*WHAT THE TASK REQUIRES*.
Among the lines below, count those containing the word "metres". Give the number only.

*INPUT RECORDS*.
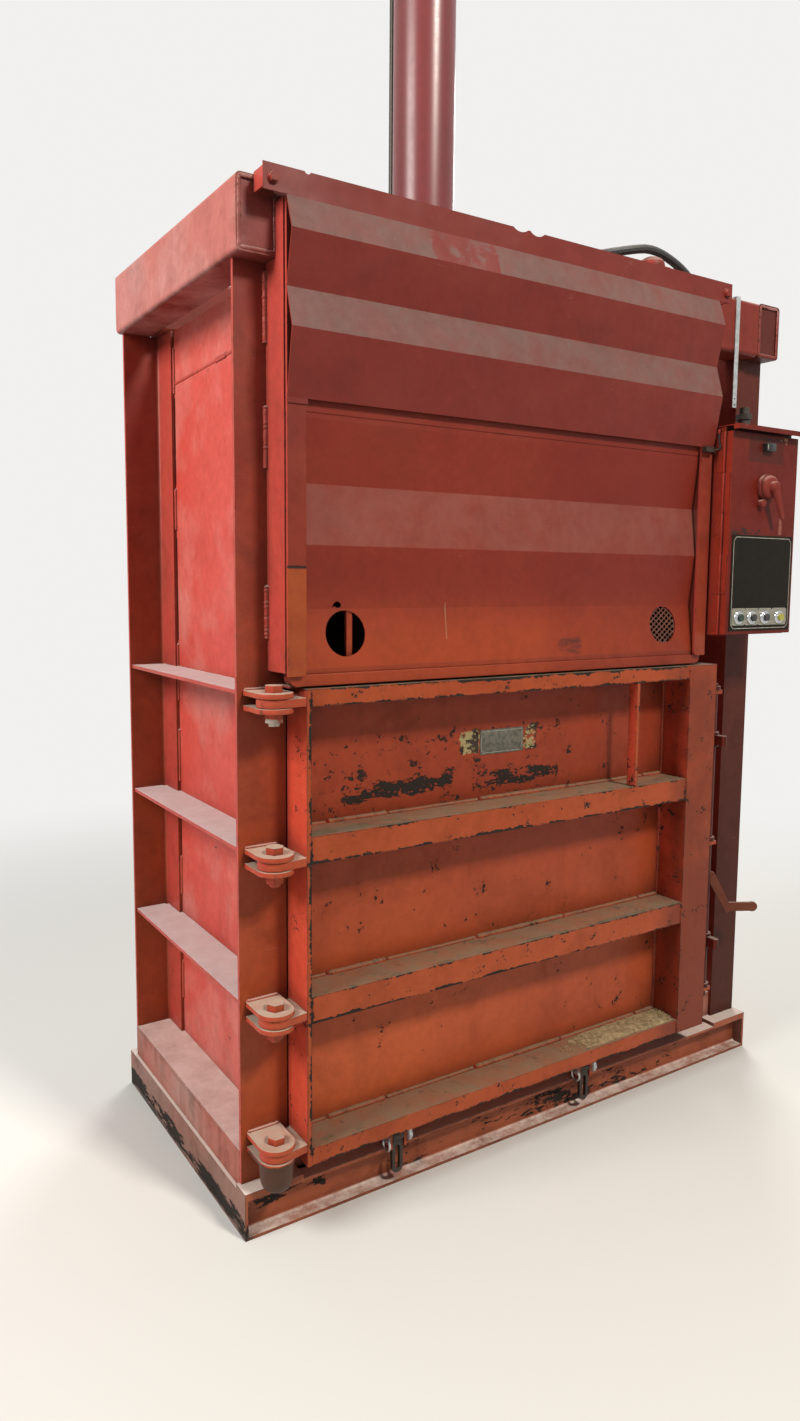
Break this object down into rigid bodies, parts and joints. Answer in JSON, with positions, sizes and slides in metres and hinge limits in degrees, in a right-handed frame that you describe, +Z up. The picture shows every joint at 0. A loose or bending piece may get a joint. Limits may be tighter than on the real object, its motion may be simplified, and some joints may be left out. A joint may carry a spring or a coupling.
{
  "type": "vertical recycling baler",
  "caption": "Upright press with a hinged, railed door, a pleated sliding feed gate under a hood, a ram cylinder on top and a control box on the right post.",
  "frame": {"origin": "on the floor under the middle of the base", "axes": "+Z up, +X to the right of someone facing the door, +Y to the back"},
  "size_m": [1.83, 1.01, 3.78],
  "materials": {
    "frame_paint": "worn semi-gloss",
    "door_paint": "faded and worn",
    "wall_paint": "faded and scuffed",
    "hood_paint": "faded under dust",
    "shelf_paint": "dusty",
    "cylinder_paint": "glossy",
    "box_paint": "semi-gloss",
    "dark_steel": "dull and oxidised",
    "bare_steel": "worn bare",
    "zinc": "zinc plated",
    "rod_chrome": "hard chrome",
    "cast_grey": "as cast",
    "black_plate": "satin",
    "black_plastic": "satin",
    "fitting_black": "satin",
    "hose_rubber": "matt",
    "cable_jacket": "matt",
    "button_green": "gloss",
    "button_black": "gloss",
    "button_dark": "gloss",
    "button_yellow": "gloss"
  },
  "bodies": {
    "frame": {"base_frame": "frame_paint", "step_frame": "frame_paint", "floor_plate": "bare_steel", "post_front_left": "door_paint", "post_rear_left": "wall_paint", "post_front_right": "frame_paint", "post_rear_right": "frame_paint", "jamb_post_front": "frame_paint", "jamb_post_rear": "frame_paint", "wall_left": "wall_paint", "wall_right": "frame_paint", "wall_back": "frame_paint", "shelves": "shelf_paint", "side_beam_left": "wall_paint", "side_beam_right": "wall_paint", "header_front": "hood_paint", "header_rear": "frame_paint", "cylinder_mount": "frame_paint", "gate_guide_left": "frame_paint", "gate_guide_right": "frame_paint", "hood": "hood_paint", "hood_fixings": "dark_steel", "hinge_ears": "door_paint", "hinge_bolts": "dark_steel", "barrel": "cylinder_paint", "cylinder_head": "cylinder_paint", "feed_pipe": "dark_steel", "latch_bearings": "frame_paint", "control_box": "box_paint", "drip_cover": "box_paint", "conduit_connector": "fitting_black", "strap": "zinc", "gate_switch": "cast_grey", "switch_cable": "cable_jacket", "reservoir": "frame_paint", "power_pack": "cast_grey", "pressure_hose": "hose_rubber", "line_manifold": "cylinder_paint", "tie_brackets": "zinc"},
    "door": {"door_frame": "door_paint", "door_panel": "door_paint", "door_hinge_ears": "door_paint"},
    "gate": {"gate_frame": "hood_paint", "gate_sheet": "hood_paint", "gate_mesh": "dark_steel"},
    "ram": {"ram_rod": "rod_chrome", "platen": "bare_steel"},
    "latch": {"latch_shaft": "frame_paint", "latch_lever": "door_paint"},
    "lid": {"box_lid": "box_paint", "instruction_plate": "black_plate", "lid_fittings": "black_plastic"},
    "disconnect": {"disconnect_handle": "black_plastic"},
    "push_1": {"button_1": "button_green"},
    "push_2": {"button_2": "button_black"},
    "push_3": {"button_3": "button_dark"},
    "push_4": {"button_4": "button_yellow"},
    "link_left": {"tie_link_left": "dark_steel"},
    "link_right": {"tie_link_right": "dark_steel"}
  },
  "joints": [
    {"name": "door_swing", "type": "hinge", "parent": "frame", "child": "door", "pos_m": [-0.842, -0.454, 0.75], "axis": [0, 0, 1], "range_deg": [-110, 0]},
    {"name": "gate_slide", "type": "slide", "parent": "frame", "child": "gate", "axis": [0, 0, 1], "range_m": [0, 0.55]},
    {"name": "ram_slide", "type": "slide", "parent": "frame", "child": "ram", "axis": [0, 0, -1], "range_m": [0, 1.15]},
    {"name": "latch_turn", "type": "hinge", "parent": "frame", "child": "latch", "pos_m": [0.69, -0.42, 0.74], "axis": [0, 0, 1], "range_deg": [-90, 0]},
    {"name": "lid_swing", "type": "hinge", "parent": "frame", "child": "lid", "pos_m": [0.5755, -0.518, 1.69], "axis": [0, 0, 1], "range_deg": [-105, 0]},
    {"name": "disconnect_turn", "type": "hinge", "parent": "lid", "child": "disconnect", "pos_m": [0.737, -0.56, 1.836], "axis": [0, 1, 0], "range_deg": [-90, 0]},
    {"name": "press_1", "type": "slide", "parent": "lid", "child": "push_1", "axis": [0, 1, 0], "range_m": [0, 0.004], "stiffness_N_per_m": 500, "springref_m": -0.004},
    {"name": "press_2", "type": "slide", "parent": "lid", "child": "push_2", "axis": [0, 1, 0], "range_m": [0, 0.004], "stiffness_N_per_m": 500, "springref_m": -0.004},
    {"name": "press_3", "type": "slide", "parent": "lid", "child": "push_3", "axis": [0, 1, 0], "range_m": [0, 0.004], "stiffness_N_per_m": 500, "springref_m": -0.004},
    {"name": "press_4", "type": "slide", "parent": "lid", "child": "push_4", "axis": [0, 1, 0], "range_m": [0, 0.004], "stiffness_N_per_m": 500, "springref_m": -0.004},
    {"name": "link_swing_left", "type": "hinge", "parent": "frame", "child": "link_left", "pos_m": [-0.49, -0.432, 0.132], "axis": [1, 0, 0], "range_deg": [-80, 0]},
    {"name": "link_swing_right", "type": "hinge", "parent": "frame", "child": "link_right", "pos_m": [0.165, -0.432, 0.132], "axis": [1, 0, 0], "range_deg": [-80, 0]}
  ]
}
==
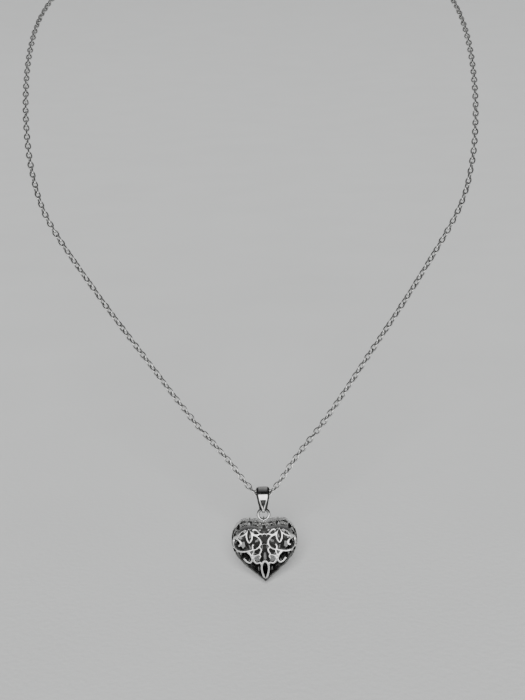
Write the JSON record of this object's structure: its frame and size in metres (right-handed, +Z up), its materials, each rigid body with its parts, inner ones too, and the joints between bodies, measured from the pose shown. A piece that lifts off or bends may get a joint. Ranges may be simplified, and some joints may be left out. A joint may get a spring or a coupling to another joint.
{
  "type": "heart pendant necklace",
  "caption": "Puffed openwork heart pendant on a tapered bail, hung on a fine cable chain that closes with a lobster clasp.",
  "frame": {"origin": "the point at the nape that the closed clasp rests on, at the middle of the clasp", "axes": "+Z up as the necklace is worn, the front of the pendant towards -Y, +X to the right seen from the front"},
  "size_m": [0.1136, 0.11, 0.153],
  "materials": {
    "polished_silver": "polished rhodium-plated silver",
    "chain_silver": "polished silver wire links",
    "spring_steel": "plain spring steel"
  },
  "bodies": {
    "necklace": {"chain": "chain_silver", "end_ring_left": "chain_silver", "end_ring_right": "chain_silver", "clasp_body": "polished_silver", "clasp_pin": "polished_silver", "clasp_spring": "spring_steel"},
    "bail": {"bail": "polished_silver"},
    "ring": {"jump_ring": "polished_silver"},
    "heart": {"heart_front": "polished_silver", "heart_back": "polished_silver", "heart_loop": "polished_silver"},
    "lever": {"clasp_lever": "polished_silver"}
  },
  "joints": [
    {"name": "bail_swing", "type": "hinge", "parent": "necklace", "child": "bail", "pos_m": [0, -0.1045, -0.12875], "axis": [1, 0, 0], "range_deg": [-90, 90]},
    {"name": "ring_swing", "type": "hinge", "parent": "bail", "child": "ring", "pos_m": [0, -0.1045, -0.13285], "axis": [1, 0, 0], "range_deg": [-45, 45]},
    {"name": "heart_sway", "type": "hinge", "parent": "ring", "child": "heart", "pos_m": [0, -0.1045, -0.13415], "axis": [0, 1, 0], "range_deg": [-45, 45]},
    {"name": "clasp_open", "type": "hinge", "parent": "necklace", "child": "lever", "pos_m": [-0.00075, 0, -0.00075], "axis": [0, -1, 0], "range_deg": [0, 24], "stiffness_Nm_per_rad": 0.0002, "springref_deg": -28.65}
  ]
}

*ANSWER TO THIS PROBLEM*.
2